Comme tous les autres employés de l’urgence, elle a affirmé avoir reçu des aveux de Guy Turcotte en présence de la policière Caroline Thibault, chargée de le surveiller, qui prenait des notes mais qui ne disait mot.
« Il a dit que c’était effrayant, ce qu’il avait fait ; qu’il aimait ses enfants, qu’il était un bon papa et qu’il s’excusait auprès du personnel de lui faire vivre ça. Il a aussi dit qu’il ne voulait pas voir Isabelle, qu’elle était trop méchante, que c’était une bitch », a rapporté la jeune urgentologue.

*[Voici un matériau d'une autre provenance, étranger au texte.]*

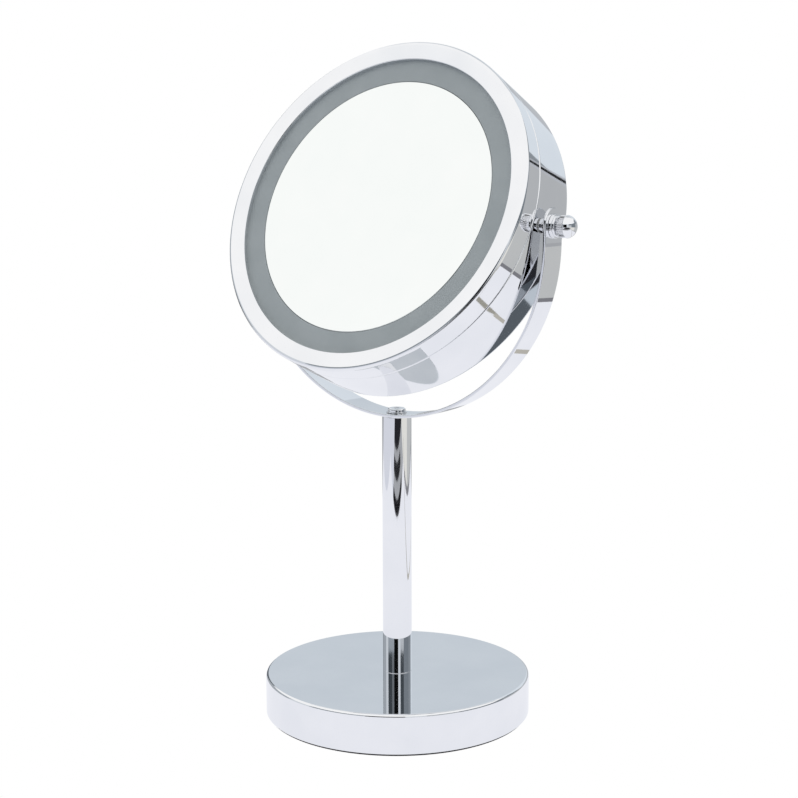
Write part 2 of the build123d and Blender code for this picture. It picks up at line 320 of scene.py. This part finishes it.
def make_materials():
    """A material for each slot: darker and lighter tint, lowest and highest roughness, grain, bump."""
    metals = {
        "chrome": ((0.86, 0.87, 0.89), (0.90, 0.905, 0.92), 0.015, 0.045, 300.0, 0.0004),
        "chromed_plastic": ((0.86, 0.87, 0.89), (0.90, 0.905, 0.92), 0.02, 0.05, 220.0, 0.0006),
        "cast_iron": ((0.10, 0.10, 0.11), (0.20, 0.20, 0.21), 0.55, 0.75, 700.0, 0.08, 0.6),
        "zinc_steel": ((0.52, 0.54, 0.57), (0.68, 0.69, 0.70), 0.25, 0.40, 1200.0, 0.004),
        "nickel_spring": ((0.62, 0.60, 0.55), (0.76, 0.74, 0.70), 0.18, 0.30, 1200.0, 0.003),
        "brass": ((0.66, 0.46, 0.20), (0.83, 0.62, 0.30), 0.15, 0.28, 900.0, 0.004),
        "mirror_glass": ((0.925, 0.95, 0.935), (0.94, 0.96, 0.945), 0.0, 0.012, 40.0, 0.00005),
    }
    plastics = {
        "white_plastic": ((0.80, 0.80, 0.79), (0.86, 0.86, 0.85), 0.38, 0.50),
        "black_plastic": ((0.02, 0.02, 0.022), (0.04, 0.04, 0.042), 0.40, 0.55),
        "foot_foam": ((0.010, 0.010, 0.011), (0.028, 0.028, 0.03), 0.80, 0.95, 2600.0, 0.08, 0.6),
        "foam_tape": ((0.74, 0.74, 0.72), (0.84, 0.84, 0.82), 0.80, 0.92, 2400.0, 0.06, 0.5),
        "cell_jacket": ((0.05, 0.07, 0.13), (0.08, 0.10, 0.18), 0.22, 0.32, 700.0, 0.004),
        "board": ((0.84, 0.85, 0.83), (0.90, 0.91, 0.89), 0.30, 0.42, 900.0, 0.004),
        "led_lens": ((0.88, 0.80, 0.42), (0.93, 0.88, 0.56), 0.12, 0.20, 900.0, 0.002),
        "nylon": ((0.80, 0.80, 0.76), (0.87, 0.87, 0.84), 0.35, 0.48),
        "frosted_acrylic": ((0.36, 0.40, 0.41), (0.40, 0.44, 0.45), 0.42, 0.52, 1800.0, 0.01),
    }
    made = {name: metal(name, *look) for name, look in metals.items()}
    made.update({name: plastic(name, *look) for name, look in plastics.items()})
    return made


MATERIALS = make_materials()


def dress_cad_nodes():
    """Give every carried-over CAD node its slot's material."""
    for row in frame["record"]["subparts"]:
        obj = frame["nodes"][row["node"]]
        obj.data.materials.clear()
        obj.data.materials.append(MATERIALS[row["material_slot"]])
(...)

« Après la Dre Chartrand, la policière de la Sûreté du Québec à laquelle a été intégrée la Régie de police de la Rivière-du-Nord à l'époque du crime, Caroline Thibeault, s'est présentée à la barre des témoins.
Son récit marqué par des trous de mémoire confirme qu'elle était présente lorsque le Dr Turcotte faisait de nombreux aveux aux ambulanciers, préposés aux bénéficiaires, médecin et infirmières.
Elle a affirmé toutefois avoir rappelé à l'homme qu'il était en état d'arrestation, avait le droit de garder le silence et de consulter un avocat.